Human rights body challenged over Michelle O’Neill comments

The DUP has challenged the Northern Ireland Human Rights Commission (NIHRC) to clarify if Michelle O’Neill’s assertion that “there was no alternative” to IRA violence is compliant with international human rights law.

By Henry McDonald
Saturday, 6th August 2022, 7:20 am
Updated Saturday, 6th August 2022, 7:22 am

Lagan Valley MLA Emma Little-Pengelly has written to NIHRC Chief Commissioner Alyson Kilpatrick outlining the Party’s concerns over the Sinn Fein vice-president’s remarks.

Mrs Little-Pengelly has sent a similar letter to Amnesty International requesting their position on Ms O’Neill’s claim.

In her letter to the head of the NIHRC, the DUP MLA said: “This claim has attracted significant public criticism and served to re-traumatise the innocent victims of terrorism in Northern Ireland and further afield.

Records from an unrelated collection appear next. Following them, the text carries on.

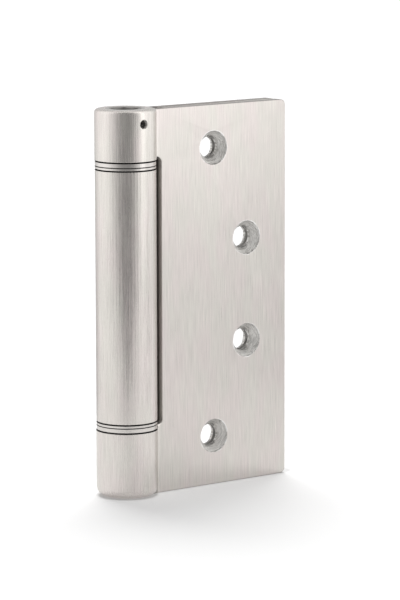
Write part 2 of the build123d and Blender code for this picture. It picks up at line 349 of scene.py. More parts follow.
class NodeSheet:
    """Short ways to place and join nodes on one node tree."""

    def __init__(self, tree: bpy.types.NodeTree) -> None:
        """Starts on a node tree."""
        self.tree = tree
        self.column = 0

    def place(self, kind: str, **settings: Any) -> bpy.types.Node:
        """Adds a node to the right of the last one.

        Args:
            kind: The node's Blender type name.
            **settings: Properties to set on it.

        Returns:
            The new node.
        """
        node = self.tree.nodes.new(kind)
        node.location = (self.column * SHEET_COLUMN, -(self.column % SHEET_ROWS) * SHEET_ROW)
        self.column += 1
        for name, value in settings.items():
            setattr(node, name, value)
        return node

    def put(self, kind: str, values: dict[str, Any] | None = None, **settings: Any) -> Any:
        """Adds a node and feeds its inputs by name.

        Args:
            kind: The node's Blender type name.
            values: Input names and what feeds them.
            **settings: Properties to set on it.

        Returns:
            The node's outputs.
        """
        node = self.place(kind, **settings)
        for name, value in (values or {}).items():
            self.feed(node.inputs[name], value)
        return node.outputs

    def feed(self, socket: Socket, value: Any) -> None:
        """Links an output to a socket, or sets the socket to a plain value.

        Args:
            socket: The socket.
            value: An output, a number, or three numbers for a vector or a full colour.
        """
        if isinstance(value, Socket):
            self.tree.links.new(value, socket)
        elif socket.type == "RGBA":
            socket.default_value = (*value, 1.0)
        else:
            socket.default_value = value

    def fill(self, node: bpy.types.Node, values: tuple, output: str) -> Socket:
        """Feeds a node's inputs in order.

        Args:
            node: The node.
            values: What feeds its first inputs, as sockets or plain values.
            output: The name of the output that is wanted.

        Returns:
            That output.
        """
        for socket, value in zip(node.inputs, values):
            self.feed(socket, value)
        return node.outputs[output]

    def math(self, operation: str, *values: Any, clamp: bool = False) -> Socket:
        """Works out a number from others, kept between 0 and 1 where clamp is set."""
        node = self.place("ShaderNodeMath", operation=operation, use_clamp=clamp)
        return self.fill(node, values, "Value")

    def times(self, first: Any, second: Any, clamp: bool = False) -> Socket:
        """Multiplies two numbers, kept between 0 and 1 where clamp is set."""
        return self.math("MULTIPLY", first, second, clamp=clamp)

    def root_of_squares(self, first: Any, second: Any) -> Socket:
        """Works out the length of the longest side from the two sides at a right angle."""
        squares = self.math("ADD", self.times(first, first), self.times(second, second))
        return self.math("SQRT", squares)

    def vector(self, operation: str, *values: Any) -> Socket:
        """Works out a vector, or the number that the operation measures."""
        node = self.place("ShaderNodeVectorMath", operation=operation)
        return self.fill(node, values, "Value" if operation in MEASURES else "Vector")

    def point(self, x: Any, y: Any, z: Any) -> Socket:
        """Joins three numbers into a vector."""
        return self.fill(self.place("ShaderNodeCombineXYZ"), (x, y, z), "Vector")

    def parts(self, vector: Any) -> tuple[Socket, ...]:
        """Splits a vector into its X, Y and Z."""
        return tuple(self.put("ShaderNodeSeparateXYZ", {"Vector": vector}))

    def noise(self, vector: Any, scale: float = 1.0, detail: float = 2.0) -> Socket:
        """Reads smooth noise at a point.

        Args:
            vector: The point.
            scale: What the point is multiplied by first.
            detail: How many finer layers it has, each FINE_SHARE as strong as the last.

        Returns:
            A number from 0 to 1.
        """
        values = {"Vector": vector, "Scale": scale, "Detail": detail, "Roughness": FINE_SHARE}
        return self.put("ShaderNodeTexNoise", values)["Fac"]

    def between(self, value: Any, low: float, high: float) -> Socket:
        """Rises smoothly from 0 where a value is low to 1 where it is high."""
        node = self.place("ShaderNodeMapRange", interpolation_type="SMOOTHSTEP")
        return self.fill(node, (value, low, high), "Result")

    def blend(self, factor: Any, first: Any, second: Any, how: str = "MIX") -> Socket:
        """Mixes two colours.

        Args:
            factor: How much of the second one there is, from 0 to 1.
            first: The first colour.
            second: The second colour.
            how: The way in which the second is laid on the first, as Blender names it.

        Returns:
            The mixed colour.
        """
        node = self.place("ShaderNodeMix", data_type="RGBA", blend_type=how)
        self.feed(node.inputs["Factor"], factor)
        colours = [socket for socket in node.inputs if socket.type == "RGBA"]
        for socket, value in zip(colours, (first, second)):
            self.feed(socket, value)
        return next(socket for socket in node.outputs if socket.type == "RGBA")

    def pick(self, factor: Any, first: Any, second: Any) -> Socket:
        """Mixes two numbers by a factor."""
        kept = self.times(first, self.math("SUBTRACT", 1.0, factor))
        return self.math("ADD", kept, self.times(second, factor))

    def group(self, tree: bpy.types.NodeTree, values: dict[str, Any]) -> Any:
        """Places a node group with its own values and gives its outputs."""
        return self.put("ShaderNodeGroup", values, node_tree=tree)

    def emission(self, strength: Any) -> Socket:
        """Gives a white glow of some strength."""
        return self.put("ShaderNodeEmission", {"Strength": strength})["Emission"]

    def show(self, shader: Any, kind: str = "ShaderNodeOutputMaterial") -> None:
        """Joins a shader to the tree's surface output."""
        self.put(kind, {"Surface": shader})


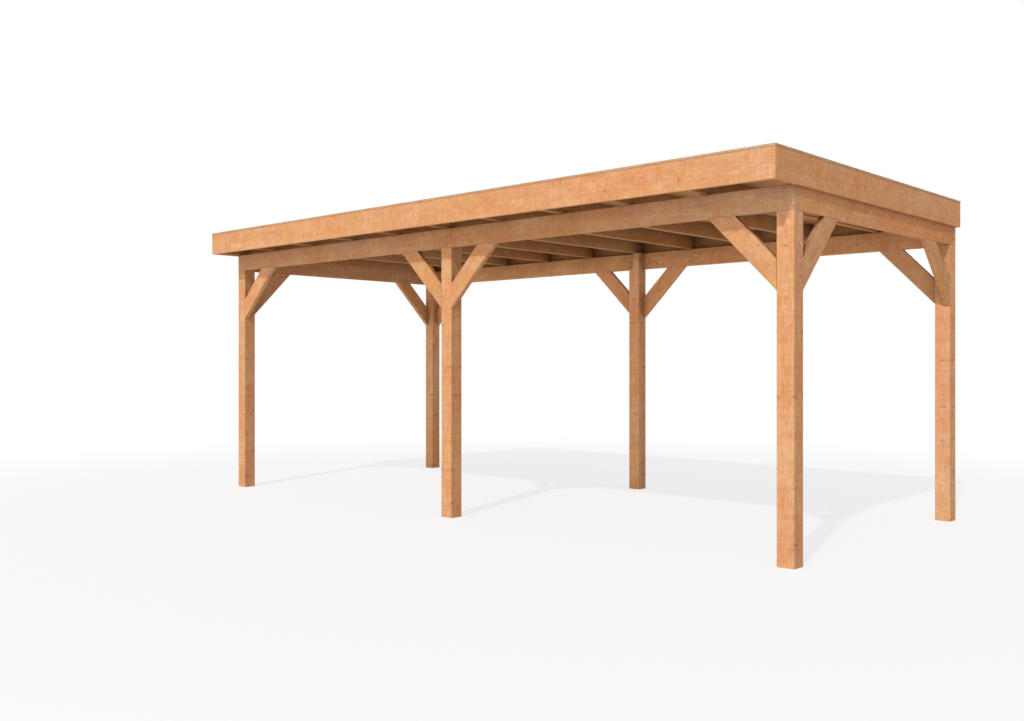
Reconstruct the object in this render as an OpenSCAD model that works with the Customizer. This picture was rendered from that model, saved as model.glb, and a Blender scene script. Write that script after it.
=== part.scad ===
// Free-standing timber patio cover. Six square posts carry a ring of plank beams let into their
// notched tops, braced by mitred knee braces. Joists lie across the long beams and reach forward
// past the front one. They carry a boarded flat roof, closed all round by a mitred fascia and cap.
// X runs along the length, Y from front to back and Z up. The origin is on the ground, under the
// middle of the roof.

/* [Post frame] */
// Length over the outer faces of the end posts
frame_l = 6220; // [4000:10:8000]
// Depth over the outer faces of the front and back posts
frame_d = 2740; // [2000:10:4000]
// Height from the ground to the underside of the beams
clear_h = 2225; // [1900:5:2700]
// Side of a square post
post_w = 120; // [100:1:160]

/* [Beams] */
// Thickness of a beam plank, which is also how deep it is let into a post
beam_t = 45; // [32:1:60]
// Height of a beam plank
beam_h = 161; // [120:1:220]

/* [Knee braces] */
// How far a brace reaches along the post and along the beam, to its lower edge
brace_reach = 495; // [350:5:800]
// Width of a brace, square across it
brace_w = 142; // [90:1:180]
// Thickness of a brace
brace_t = 45; // [32:1:60]

/* [Joists] */
// Thickness of a joist
joist_t = 45; // [38:1:75]
// Height of a joist
joist_h = 120; // [95:1:200]
// How far the joists reach past the front posts
front_reach = 260; // [0:5:600]

/* [Roof covering] */
// Thickness of the tongue and groove deck
deck_t = 18; // [16:1:28]
// Visible width of one deck board
deck_board_w = 125; // [80:1:200]
// Depth of the V between two deck boards, on their underside
deck_v = 3; // [1:0.5:5]
// Thickness of the waterproof membrane
membrane_t = 2; // [1:0.5:4]

/* [Roof edge] */
// Thickness of a fascia board
fascia_t = 28; // [18:1:40]
// Height of a fascia board
fascia_h = 195; // [170:1:300]
// How far the fascia hangs below the underside of the joists, over the tops of the beams
fascia_drop = 9; // [7:1:60]
// Width of the kerb batten that carries the cap and the edge of the membrane
kerb_w = 45; // [30:1:70]
// Thickness of the cap over fascia and kerb
cap_t = 18; // [12:1:28]
// How far the cap stands out past the fascia, and in past the kerb
cap_lip = 2; // [2:1:20]

/* [Timber] */
// Chamfer planed along the long edges of posts, beams and boards
arris = 3; // [1:0.5:6]

/* [Hidden] */

LEFT = -1;
RIGHT = 1;
FRONT = -1;
BACK = 1;
// Extra length of a cutting block past the face that it cuts
cut = 1;

joist_count = 11;
joist_pitch = (frame_l - joist_t) / (joist_count - 1);
beam_top = clear_h + beam_h;
deck_bottom = beam_top + joist_h;
deck_top = deck_bottom + deck_t;
fascia_bottom = beam_top - fascia_drop;
cap_bottom = fascia_bottom + fascia_h;
kerb_h = cap_bottom - deck_top;
roof_d = front_reach + frame_d;
// The middle posts stand halfway between the end posts
middle_post_x = (frame_l - post_w) / 2;
// The roof reaches further to the front than to the back, so its middle lies off the frame's
roof_middle_y = roof_d / 2 - front_reach;

post_color = [0.88, 0.64, 0.42];
beam_color = [0.82, 0.58, 0.38];
brace_color = [0.86, 0.60, 0.39];
joist_color = [0.66, 0.46, 0.31];
deck_color = [0.58, 0.42, 0.28];
fascia_color = [0.91, 0.66, 0.45];
cap_color = [0.79, 0.62, 0.47];
membrane_color = [0.16, 0.16, 0.17];

// Puts the front left corner of the post frame where it belongs in the finished cover
module in_place() {
    translate([-frame_l / 2, -roof_middle_y, 0]) children();
}

// Section of a planed timber, with its corners chamfered
module planed_section(w, h) {
    polygon([
        [arris, 0], [w - arris, 0], [w, arris], [w, h - arris],
        [w - arris, h], [arris, h], [0, h - arris], [0, arris]
    ]);
}

// A planed timber that runs along X, t deep along Y and h high
module plank(l, t, h) {
    rotate([90, 0, 90]) linear_extrude(l) planed_section(t, h);
}

// Swaps X and Y, so that what runs along the front runs along the left side
module turned_to_side() {
    mirror([1, -1, 0]) children();
}

// A post with its top cut back by a beam's thickness on one side and on the front or back face,
// so that two beams meet on it, flush with its outer faces
module post(side, face) {
    difference() {
        linear_extrude(beam_top) planed_section(post_w, post_w);
        translate([side == LEFT ? -cut : post_w - beam_t, -cut, clear_h])
            cube([beam_t + cut, post_w + 2 * cut, beam_h + cut]);
        translate([-cut, face == FRONT ? -cut : post_w - beam_t, clear_h])
            cube([post_w + 2 * cut, beam_t + cut, beam_h + cut]);
    }
}

// A knee brace that runs up towards +X at 45 degrees, mitred against the post's face at x = 0 and
// under the beam at z = 0
module brace() {
    across_mitre = sqrt(2) * brace_reach;
    intersection() {
        translate([0, 0, -brace_reach]) cube([brace_reach, brace_t, brace_reach]);
        translate([0, 0, -brace_reach])
            rotate([0, -45, 0])
                translate([-brace_w, 0, 0])
                    plank(across_mitre + 2 * brace_w, brace_t, brace_w);
    }
}

// A brace of the front or back frame, from the post face at x, under the beam that starts at y
module long_brace(x, y, towards) {
    translate([x, y, clear_h])
        if (towards == RIGHT) brace();
        else mirror([1, 0, 0]) brace();
}

// A brace of an end frame, from the post face at y, under the beam that starts at x
module end_brace(x, y, towards) {
    translate([x, y, clear_h])
        if (towards == BACK) turned_to_side() brace();
        else mirror([0, 1, 0]) turned_to_side() brace();
}

// One joist, counted from the left, on top of both long beams
module joist(number) {
    translate([(number - 1) * joist_pitch, -front_reach, beam_top])
        turned_to_side() plank(roof_d, joist_t, joist_h);
}

// A board along the front edge of a rectangle l long, outside it, with both ends mitred
module mitred_board(l, t, h) {
    intersection() {
        translate([-t, -t, 0]) plank(l + 2 * t, t, h);
        linear_extrude(h) polygon([[-t, -t], [l + t, -t], [l, 0], [0, 0]]);
    }
}

// The fascia board along the front of the joists' outline, which is l long
module fascia_board(l) {
    mitred_board(l, fascia_t, fascia_h);
}

// The cap along the same outline, from a lip inside the kerb to a lip outside the fascia
module cap_board(l) {
    inset = kerb_w + cap_lip;
    translate([inset, inset, 0])
        mitred_board(l - 2 * inset, inset + fascia_t + cap_lip, cap_t);
}

module front_left_post() color(post_color) in_place() post(LEFT, FRONT);
module front_middle_post() color(post_color) in_place()
    translate([middle_post_x, 0, 0]) post(LEFT, FRONT);
module front_right_post() color(post_color) in_place()
    translate([frame_l - post_w, 0, 0]) post(RIGHT, FRONT);
module back_left_post() color(post_color) in_place()
    translate([0, frame_d - post_w, 0]) post(LEFT, BACK);
module back_middle_post() color(post_color) in_place()
    translate([middle_post_x, frame_d - post_w, 0]) post(LEFT, BACK);
module back_right_post() color(post_color) in_place()
    translate([frame_l - post_w, frame_d - post_w, 0]) post(RIGHT, BACK);

// The long beams show their end grain at both ends, and the end beams run between them
module front_beam() color(beam_color) in_place()
    translate([0, 0, clear_h]) plank(frame_l, beam_t, beam_h);
module back_beam() color(beam_color) in_place()
    translate([0, frame_d - beam_t, clear_h]) plank(frame_l, beam_t, beam_h);
module left_beam() color(beam_color) in_place()
    translate([0, beam_t, clear_h])
        turned_to_side() plank(frame_d - 2 * beam_t, beam_t, beam_h);
module right_beam() color(beam_color) in_place()
    translate([frame_l - beam_t, beam_t, clear_h])
        turned_to_side() plank(frame_d - 2 * beam_t, beam_t, beam_h);

module front_left_brace() color(brace_color) in_place() long_brace(post_w, 0, RIGHT);
module front_middle_left_brace() color(brace_color) in_place() long_brace(middle_post_x, 0, LEFT);
module front_middle_right_brace() color(brace_color) in_place()
    long_brace(middle_post_x + post_w, 0, RIGHT);
module front_right_brace() color(brace_color) in_place() long_brace(frame_l - post_w, 0, LEFT);
module back_left_brace() color(brace_color) in_place()
    long_brace(post_w, frame_d - brace_t, RIGHT);
module back_middle_left_brace() color(brace_color) in_place()
    long_brace(middle_post_x, frame_d - brace_t, LEFT);
module back_middle_right_brace() color(brace_color) in_place()
    long_brace(middle_post_x + post_w, frame_d - brace_t, RIGHT);
module back_right_brace() color(brace_color) in_place()
    long_brace(frame_l - post_w, frame_d - brace_t, LEFT);
module left_front_brace() color(brace_color) in_place() end_brace(0, post_w, BACK);
module left_back_brace() color(brace_color) in_place() end_brace(0, frame_d - post_w, FRONT);
module right_front_brace() color(brace_color) in_place()
    end_brace(frame_l - brace_t, post_w, BACK);
module right_back_brace() color(brace_color) in_place()
    end_brace(frame_l - brace_t, frame_d - post_w, FRONT);

module joist_1() color(joist_color) in_place() joist(1);
module joist_2() color(joist_color) in_place() joist(2);
module joist_3() color(joist_color) in_place() joist(3);
module joist_4() color(joist_color) in_place() joist(4);
module joist_5() color(joist_color) in_place() joist(5);
module joist_6() color(joist_color) in_place() joist(6);
module joist_7() color(joist_color) in_place() joist(7);
module joist_8() color(joist_color) in_place() joist(8);
module joist_9() color(joist_color) in_place() joist(9);
module joist_10() color(joist_color) in_place() joist(10);
module joist_11() color(joist_color) in_place() joist(11);

// The deck covers the joists out to the fascia. A V runs along each board joint on the underside
module roof_deck() color(deck_color) in_place()
    translate([0, -front_reach, deck_bottom])
        difference() {
            cube([frame_l, roof_d, deck_t]);
            for (y = [deck_board_w : deck_board_w : roof_d - 2 * deck_v])
                translate([-cut, y, 0])
                    rotate([90, 0, 90])
                        linear_extrude(frame_l + 2 * cut)
                            polygon([[-deck_v - cut, -cut], [deck_v + cut, -cut], [0, deck_v]]);
        }

// Battens on the edge of the deck, as high as the fascia stands above it
module kerb_battens() color(joist_color) in_place()
    translate([0, -front_reach, deck_top])
        for (y = [0, roof_d - kerb_w], x = [0, frame_l - kerb_w]) {
            translate([0, y, 0]) plank(frame_l, kerb_w, kerb_h);
            translate([x, kerb_w, 0]) turned_to_side() plank(roof_d - 2 * kerb_w, kerb_w, kerb_h);
        }

// The membrane lies on the deck and turns up against the battens, to just under the cap
module roof_membrane() color(membrane_color) in_place()
    translate([kerb_w, kerb_w - front_reach, deck_top])
        difference() {
            cube([frame_l - 2 * kerb_w, roof_d - 2 * kerb_w, kerb_h]);
            translate([membrane_t, membrane_t, membrane_t])
                cube([
                    frame_l - 2 * kerb_w - 2 * membrane_t,
                    roof_d - 2 * kerb_w - 2 * membrane_t,
                    kerb_h
                ]);
        }

module front_fascia() color(fascia_color) in_place()
    translate([0, -front_reach, fascia_bottom]) fascia_board(frame_l);
module back_fascia() color(fascia_color) in_place()
    translate([0, frame_d, fascia_bottom]) mirror([0, 1, 0]) fascia_board(frame_l);
module left_fascia() color(fascia_color) in_place()
    translate([0, -front_reach, fascia_bottom]) turned_to_side() fascia_board(roof_d);
module right_fascia() color(fascia_color) in_place()
    translate([frame_l, -front_reach, fascia_bottom])
        mirror([1, 0, 0]) turned_to_side() fascia_board(roof_d);

module front_cap() color(cap_color) in_place()
    translate([0, -front_reach, cap_bottom]) cap_board(frame_l);
module back_cap() color(cap_color) in_place()
    translate([0, frame_d, cap_bottom]) mirror([0, 1, 0]) cap_board(frame_l);
module left_cap() color(cap_color) in_place()
    translate([0, -front_reach, cap_bottom]) turned_to_side() cap_board(roof_d);
module right_cap() color(cap_color) in_place()
    translate([frame_l, -front_reach, cap_bottom])
        mirror([1, 0, 0]) turned_to_side() cap_board(roof_d);

front_left_post();
front_middle_post();
front_right_post();
back_left_post();
back_middle_post();
back_right_post();
front_beam();
back_beam();
left_beam();
right_beam();
front_left_brace();
front_middle_left_brace();
front_middle_right_brace();
front_right_brace();
back_left_brace();
back_middle_left_brace();
back_middle_right_brace();
back_right_brace();
left_front_brace();
left_back_brace();
right_front_brace();
right_back_brace();
joist_1();
joist_2();
joist_3();
joist_4();
joist_5();
joist_6();
joist_7();
joist_8();
joist_9();
joist_10();
joist_11();
roof_deck();
kerb_battens();
roof_membrane();
front_fascia();
back_fascia();
left_fascia();
right_fascia();
front_cap();
back_cap();
left_cap();
right_cap();
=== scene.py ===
"""Looks for a flat-roofed timber patio cover: solid timber for every member, tongue and groove roof
boards, plugs and screws, a rubber roof, a floor, soft daylight and the camera. All sizes are metres in
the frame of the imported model."""

import functools
import math
import random

import bmesh
import bpy
from mathutils import Euler, Matrix, Vector


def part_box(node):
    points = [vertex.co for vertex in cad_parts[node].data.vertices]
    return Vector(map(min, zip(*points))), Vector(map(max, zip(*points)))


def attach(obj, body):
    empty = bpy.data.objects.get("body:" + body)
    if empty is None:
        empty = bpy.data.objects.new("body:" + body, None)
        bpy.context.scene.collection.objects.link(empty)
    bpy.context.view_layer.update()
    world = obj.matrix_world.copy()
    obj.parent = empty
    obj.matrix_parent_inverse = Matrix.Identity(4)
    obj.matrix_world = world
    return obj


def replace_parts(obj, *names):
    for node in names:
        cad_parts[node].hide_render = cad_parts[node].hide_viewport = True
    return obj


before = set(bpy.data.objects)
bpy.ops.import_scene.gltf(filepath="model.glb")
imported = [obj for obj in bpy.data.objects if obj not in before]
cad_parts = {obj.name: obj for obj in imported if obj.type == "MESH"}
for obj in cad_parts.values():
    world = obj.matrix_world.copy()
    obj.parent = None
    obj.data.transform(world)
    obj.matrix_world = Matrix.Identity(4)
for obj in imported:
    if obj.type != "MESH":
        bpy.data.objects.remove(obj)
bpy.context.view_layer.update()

# Camera: level, 1.28 m up, off the front right corner
CAMERA_PLACE = Vector((6.137, -7.091, 1.280))
CAMERA_TURN = math.radians(43.38)
LENS_MM = 36.04
SENSOR_MM = 36.0
CAMERA_SHIFT = (0.0120, 0.0019)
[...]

Sinn Fein vice-president Michelle O'Neill. Photo: Liam McBurney/PA Wire

“I would refer to you comments by my party colleague, Lord Dodds, who earlier this week recounted the likely impact of Ms O’Neill’s apparent justification of murder upon those targeted and affected as a result of IRA attacks during the Troubles. As you will know, Nigel and Diane were subject to a failed attempt on their lives whilst visiting their very ill son Andrew in the Royal Victoria Hospital in December 1996.”

Mrs Little-Pengelly continued: “The Northern Ireland Human Rights Commission is under a statutory duty under the 1998 Act to promote understanding and awareness of the importance of human rights in Northern Ireland.

“Remarks in the public square which justify terrorist atrocities that were patently unlawful - and which involved innumerable human rights abuses - serve to undermine this function and deny citizens an effective understanding of the rule of law as well as their rights as victims of crime.

“The rule of law must be at the heart of our collective approach to the past - regardless of whether that drives us to defend routes to justice for innocent victims or challenge narrow attempts to airbrush history.”

Emma Little-Pengelly

The DUP MLA, in her letter, poses a question to the NIRHC and its Chief Commissioner: “In this context, does NIHRC regard Michelle O’Neill’s claim that ‘there was no alternative’ to IRA violence to be compliant with the principles set out in national and international human rights frameworks? Moreover, in its view, do such remarks conflict with, or undermine, current support for law and order?”

She adds: “It is my ultimate hope that your response to this correspondence treats the matter raised with the seriousness and clarity that they deserve. To this end, I look forward to hearing from you in the very near future.”

Mrs Little-Pengelly’s reference to Diane and Nigels Dodds concerned the memory of a shooting in the Royal hospital close to Christmas 1996 when two IRA gunmen opened fire on a police bodyguard who was wounded in the foot. At the time the Dodds were speaking to a surgeon about potential treatment for their gravely ill son Andrew.

Lord Dodds recalled that evening: “Diane and I were just talking about the intensive care unit that day in the Children’s Hospital and how it wasn’t just our son Andrew who was gravely ill.

“There were other parents sitting by bedsides of their children and hearing shots being fired. How must they feel today?

“It does bring back all those awful memories. It brings back the terrible emotion effects that the whole family went through, the tears, the fears, and that will be replicated thousands of times across Northern Ireland as a result of what Michelle O’Neill said.”

Ms O’Neill made these comments in a wide-ranging interview on the BBC podcast ‘Red Lines.’

When asked about IRA violence and whether it was justified, the Sinn Fein deputy leader said: “I think at the time there was no alternative. Now, thankfully, we have an alternative to conflict, and that’s the Good Friday Agreement.

“My whole adult life has building the peace process. I wish the conditions were never here that actually led to conflict.”

Her late father, Brendan Doris, was a Sinn Fein councillor and IRA member who served time in prison.

It was not just unionists who criticised her remarks, with the SDLP leader Colum Eastwood tweeting: “There was an alternative to IRA violence. John Hume led that alternative&the Nationalist people backed it. The IRA murdered thousands of its own people, destroying businesses, ruined young people’s lives by selling them a a twisted ideology&put the cause of Irish unity back by decades.”